Jane and I were deeply appreciative to be given an honourary diploma that day (the first shared diploma in the college’s history), and we talked about the message we would give to the graduates. Jane, as always, was awesome, yet when my turn came that word “radicalization” popped into my head again. “This isn’t the end of your formal education,” I said, “but the start of the radicalization of it.”

I used the word purposely because it means more than how some terrorist groups seek to recruit young members. Kenyan writer, Shadrack Agaki, has called for the radicalization of African youth into social innovation as the only way of keeping them from being pulled into something criminal and sinister. Blogger John Grant writes in Counterpunch of how he became radicalized by the extremes of America’s war on Iraq and called for key American political figures like Dick Cheney to be tried in regular court.

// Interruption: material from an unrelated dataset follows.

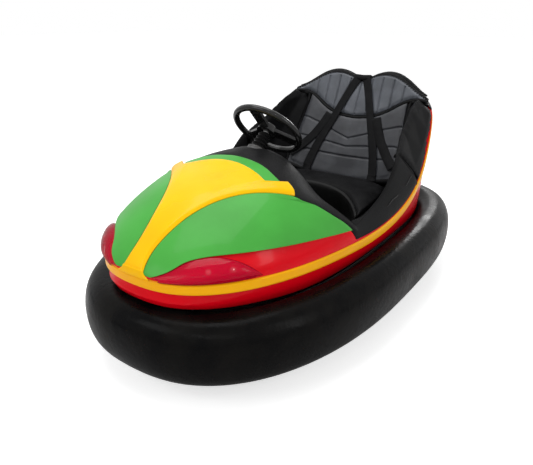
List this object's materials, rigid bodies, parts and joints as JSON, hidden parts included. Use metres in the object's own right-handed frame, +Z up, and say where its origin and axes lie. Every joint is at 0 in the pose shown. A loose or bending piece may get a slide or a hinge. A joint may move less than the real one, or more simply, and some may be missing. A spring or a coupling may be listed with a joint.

The Oxford Learner’s Dictionary defines the term as, “To cause someone to become an advocate of radical political or social reform,” and gives as an example the opposition of younger Americans to the Vietnam War. At times the impulse can turn overtly violent and should be shunned, but on other occasions radicalization results when people become agitated enough to speak out against injustices or current practices that are deemed no longer acceptable.

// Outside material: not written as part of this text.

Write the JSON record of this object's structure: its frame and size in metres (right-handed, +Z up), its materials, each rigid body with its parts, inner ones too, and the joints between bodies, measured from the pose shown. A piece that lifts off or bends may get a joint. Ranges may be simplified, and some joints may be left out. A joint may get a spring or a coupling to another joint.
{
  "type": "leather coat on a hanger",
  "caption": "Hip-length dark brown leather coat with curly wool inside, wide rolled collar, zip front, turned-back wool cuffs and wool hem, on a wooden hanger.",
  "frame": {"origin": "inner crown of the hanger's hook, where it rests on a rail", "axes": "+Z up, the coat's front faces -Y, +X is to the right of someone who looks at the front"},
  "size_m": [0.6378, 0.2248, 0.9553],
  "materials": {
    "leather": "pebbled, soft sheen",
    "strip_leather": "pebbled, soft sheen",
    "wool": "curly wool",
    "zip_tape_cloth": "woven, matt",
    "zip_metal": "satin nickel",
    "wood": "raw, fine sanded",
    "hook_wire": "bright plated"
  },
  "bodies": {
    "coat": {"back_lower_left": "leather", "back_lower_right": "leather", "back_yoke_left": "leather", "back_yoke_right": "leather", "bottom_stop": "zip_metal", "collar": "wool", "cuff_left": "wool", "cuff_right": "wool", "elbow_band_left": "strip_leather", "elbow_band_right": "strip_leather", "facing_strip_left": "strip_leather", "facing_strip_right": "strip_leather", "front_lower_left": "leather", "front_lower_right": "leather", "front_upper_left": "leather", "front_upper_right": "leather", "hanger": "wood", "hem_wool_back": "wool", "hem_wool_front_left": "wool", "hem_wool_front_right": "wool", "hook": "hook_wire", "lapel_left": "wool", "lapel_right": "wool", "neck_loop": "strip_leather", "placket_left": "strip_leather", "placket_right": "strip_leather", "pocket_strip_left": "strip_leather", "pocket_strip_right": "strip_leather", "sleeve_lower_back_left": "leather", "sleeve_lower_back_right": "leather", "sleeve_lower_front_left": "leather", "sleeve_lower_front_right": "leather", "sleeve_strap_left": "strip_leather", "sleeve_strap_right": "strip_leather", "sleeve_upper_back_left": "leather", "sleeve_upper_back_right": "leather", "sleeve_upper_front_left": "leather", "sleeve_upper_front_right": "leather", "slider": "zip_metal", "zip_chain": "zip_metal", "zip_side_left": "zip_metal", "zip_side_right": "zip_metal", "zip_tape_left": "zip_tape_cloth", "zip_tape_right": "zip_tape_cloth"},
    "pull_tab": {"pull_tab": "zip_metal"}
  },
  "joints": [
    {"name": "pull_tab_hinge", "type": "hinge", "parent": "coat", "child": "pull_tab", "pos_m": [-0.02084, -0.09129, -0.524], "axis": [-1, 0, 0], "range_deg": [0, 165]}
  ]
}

The students seated before us that at Fanshawe College were rich in potential, coming from Autism and Behavioural Science, Early Childhood Leadership and Education, Human Services, Recreation, and Social Services. In other words, most were about to be pressed into service on the margins, in those places where so many citizens struggle to be recognized despite the many odds against them. Ironically, for many, they were about to enter fields that were in the process of getting worse, not better. Funding in many areas is getting cut, the numbers of those at risk get greater, and society’s understanding of the challenges is increasingly lost in an economic and political order that talks about human needs but refuses to adequately fund efforts to find effective collaborative solutions.

The students before us that day were about ready to enter a world of hurt – not theirs necessarily, but that of individuals and families in various and diverse kinds of conflict and scarcity. Those remarkable young women and men were heading into global service to provide essential care and understanding.

But that is no longer enough. It’s like watching poverty grow or climate change be ignored. To work in such fields is commendable, but the overall structures require fundamental reform. And so that day Jane and I asked them to use their voice, not just their hearts; to use their convictions and not merely their compassion; to fight for adequate public policy and not just public care; to fight for justice and not just charity. They must speak up before the silence becomes deafening.

Judging from their reaction during the graduation and after, many of those with diplomas were already radical in their outlook, believing in the need to fight for their clients or patients instead of merely serving them. Some, who through emotion thanked us for the speech, said they were now ready to change their world and we fully believed them.

As author and writer Derrick Bell plainly put it: “Education leads to enlightenment. Enlightenment opens the way to empathy. Empathy foreshadows reform.” Those students are now out in a world starving for reform, equity, and understanding, radicalized in their empathy for others and determined to bring them compassionate justice.  Fanshawe had served them well.